Ramp criteria: audit → warn → enforce¶

Per-namespace, advance one step at a time once the prior step has been stable for the window:

audit → warn: ≥7 days of audit logs with zero unexplained violations (i.e. every violation maps to a known accepted-deviation pod from this audit doc, or to a Group A/B remediation TODO). Adding warn surfaces violations to the user creating the workload at apply-time, which is where you want them.
warn → enforce: ≥14 days of warn with zero new violation classes (operators have learned the rule; the noise has settled to steady-state). Flip via pod-security.kubernetes.io/enforce: <level> in the same namespace.yaml — the level should match audit. After enforce lands, the audit + warn labels become belt-and-suspenders; leave them in place so version bumps continue logging.

Per-namespace tracking lives in this section's table as the levels are ramped.

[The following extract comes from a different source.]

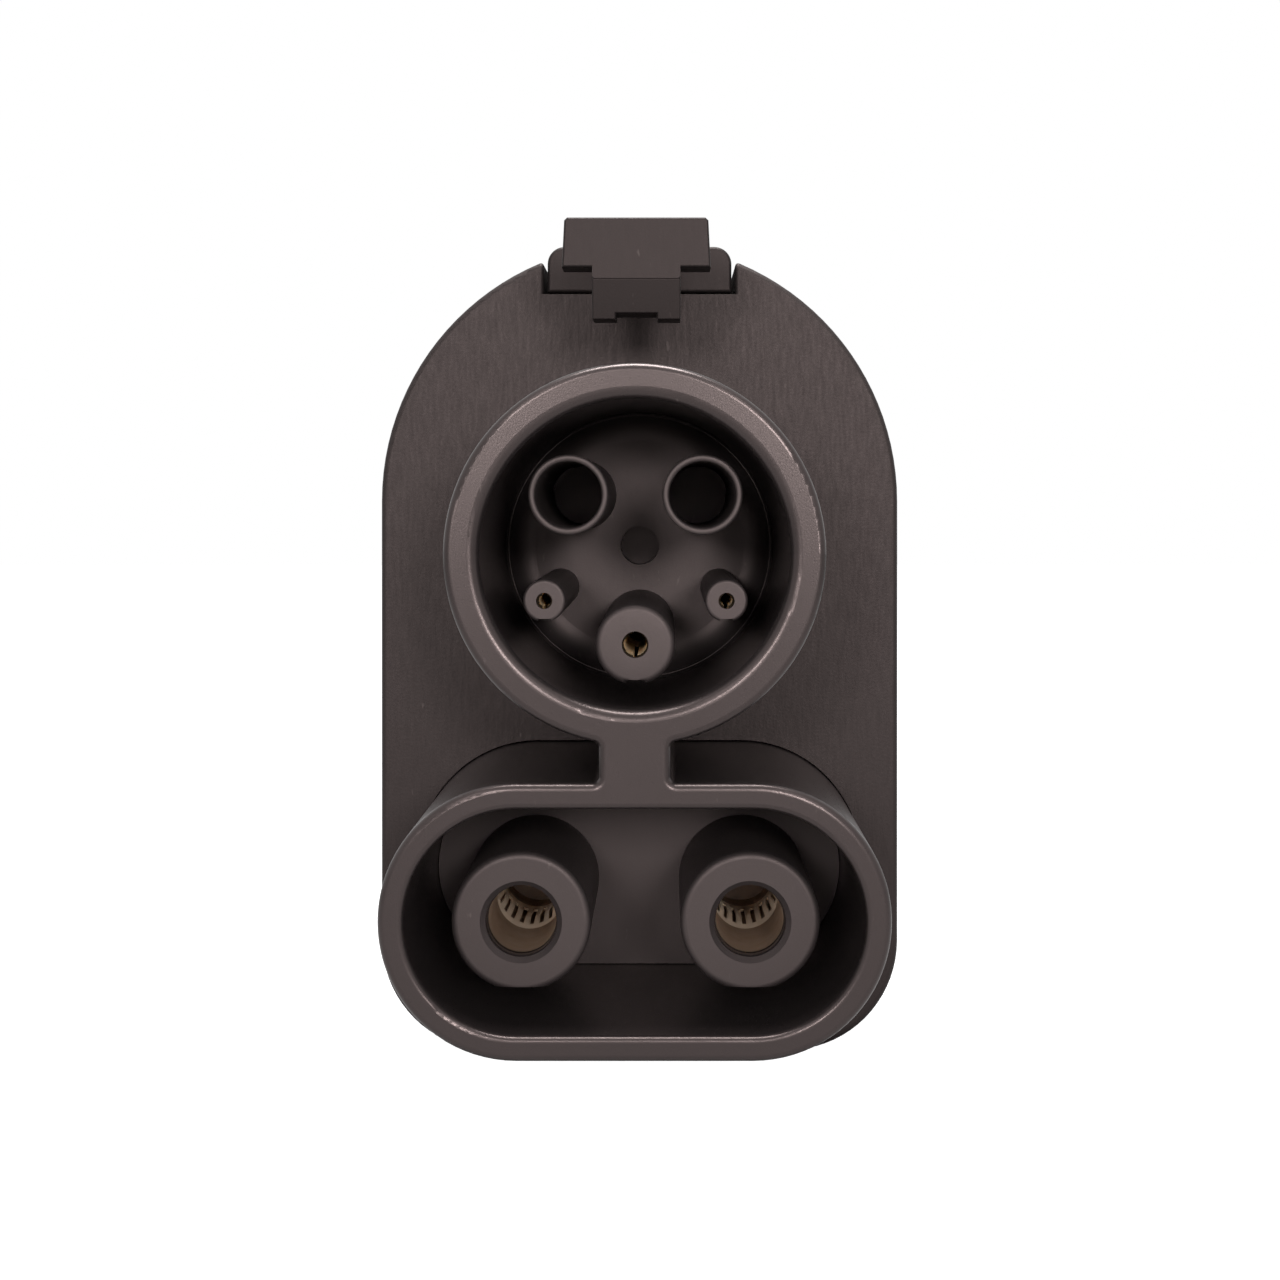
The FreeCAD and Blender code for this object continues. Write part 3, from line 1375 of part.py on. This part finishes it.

What this audit doesn't do¶

No drift detection beyond audit-mode logs. Group A/B remediation PRs still have to be authored by hand. PSA admission catches new workloads that violate the level; it doesn't migrate the existing fleet.
Doesn't replace HelmRelease defaults. PSA is the floor; helmrelease.security.md is the ceiling. New HRs should still meet the helmrelease.security baseline even if the namespace's PSA level doesn't require it (defense in depth + makes future ramps free).

Methodology¶

kubectl get pods -A -o json > all-pods.json

# In-scope: exclude system namespaces
jq -r '.items[]
  | select(.metadata.namespace
      | test("^(kube-system|flux-system|istio-system|cilium-secrets)$")
      | not)' all-pods.json

# Per-container effective securityContext (container overrides pod)
# - eff_runAsUser = container.runAsUser || pod.runAsUser
# - eff_runAsNonRoot = container.runAsNonRoot || pod.runAsNonRoot
# - eff_seccomp = container.securityContext.seccompProfile.type
#                 || pod.securityContext.seccompProfile.type

Raw output and per-pod classification are reproducible from kubectl get pods -A -o json; the jq expressions live in this PR's description.